Pour accompagner les plateformes dans leur mise en conformité au Digital Service Act, l’Union européenne a procédé à la création d’un comité européen des services numériques (CESN). Financé en partie par les entreprises, il apparaît comme un point de contact et de coopération réunissant 27 coordinateurs de niveau national. De pair avec le centre européen pour la transparence algorithmique mis en place en avril 2023, il s’occupera notamment du suivi des avancées des plateformes tout en proposant des outils et des expertises sur le sujet. De la reconnaissance des signaleurs de confiance à l’étude des désormais obligatoires audits sur les risques systémiques, le CESN a vocation à devenir la pierre angulaire des réglementations européennes en matière de numérique. En outre, le Digital Service Act introduit la possibilité de condamner les entreprises qui refuseraient de se soumettre aux nouvelles législations, essentiellement via des amendes, mais également via des procédures judiciaires pouvant aller jusqu’à leur suspension du web européen. Il est notable de souligner qu’une telle décision, pour les GAFAM, signifierait la perte de 30 % de leurs clients que représente le marché européen. 

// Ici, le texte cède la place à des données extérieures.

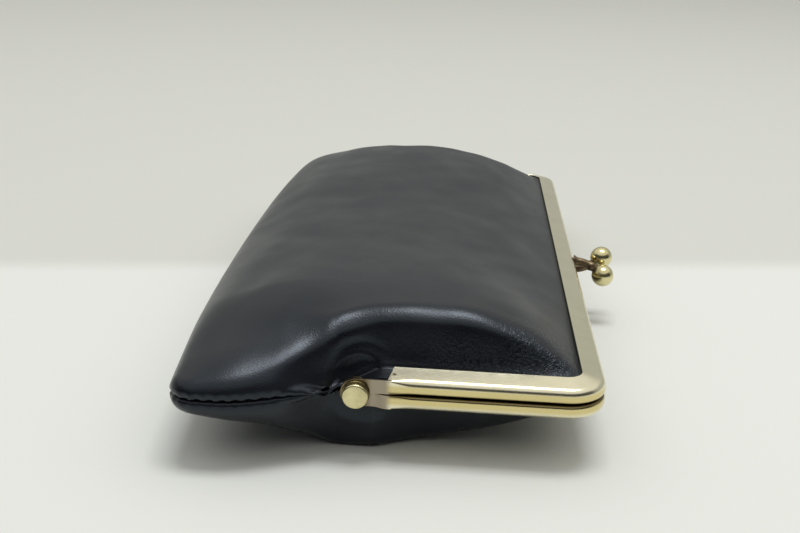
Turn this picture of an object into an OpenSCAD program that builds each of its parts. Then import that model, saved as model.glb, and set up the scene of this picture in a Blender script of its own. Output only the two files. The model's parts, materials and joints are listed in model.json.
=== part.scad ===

Le Digital Service Act : une révolution législative pour l’Internet et la souveraineté européens

Projet ambitieux, le Digital Service Act s’attache ainsi à la responsabilisation des plateformes dont l’importance en termes d’influence sur la vie économique et démocratique est enfin reconnue. Longtemps oublié des espaces de discussions juridiques, le web a pu bénéficier d’un flou contraire à certains principes fondateurs de l’Union européenne. Par une réglementation stricte et contraignante, il s’agit avant tout de s’assurer que le droit européen soit également respecté sur Internet. D’un certain point de vue, le DSA ne fait que rendre illégal en ligne ce qui est déjà illégal hors ligne. Qualifié de « groundbreaking law » par le Guardian, il s’agit également pour l’Union européenne de rappeler au monde sa souveraineté et ses valeurs en luttant frontalement contre l’arbitraire de décisions d’entreprises privées, essentiellement états-uniennes ou chinoises. Elle se place de ce fait comme grande instigatrice de la codification de l’espace numérique, et acteur principal des enjeux grandissants autour des positions monopolistiques des géants du web. 

Un Act qui divise : entre régulation, innovation et liberté d’expression

Cependant, le Digital Service Act est loin de faire l’unanimité, aussi bien au sein des entreprises concernées que dans les milieux politiques et économiques. Plusieurs plateformes ont déjà choisi la voie de la CJUE pour contester leurs appartenances à la première vague d’obligations qui demeureront les plus contraignants sur le long terme. Par ailleurs, le DSA n’échappe pas aux critiques habituelles entourant toutes nouvelles réglementations européennes, notamment lorsqu’elles ont trait au domaine économique. Plusieurs observateurs le considèrent ainsi comme un agrégat de normes complexes, susceptibles de freiner l’innovation numérique au lieu de la soutenir. 

Et alors que certains voient en cet acte une solution pour lutter contre les contenus illicites en ligne, d’autres craignent qu’il ne devienne un outil de contrôle de l’information. Thierry Breton, commissaire européen chargé du marché intérieur, s’est d’ailleurs vu obligé de déclarer qu’il était « tout sauf le ministère de la censure ». Mais, en préconisant des sanctions strictes pour les entreprises qui laisseraient publier des contenus interdits, il tend à faire basculer l’équilibre du côté de la régulation plutôt que de celui de la liberté d’expression. La complexité de cette tâche est par ailleurs exacerbée par le fait que le DSA devrait s’appliquer aux 27 pays membres de l’Union européenne. La question cruciale pour l’avenir est de savoir qui va et comment définir l’illégalité d’un contenu sur le web européen.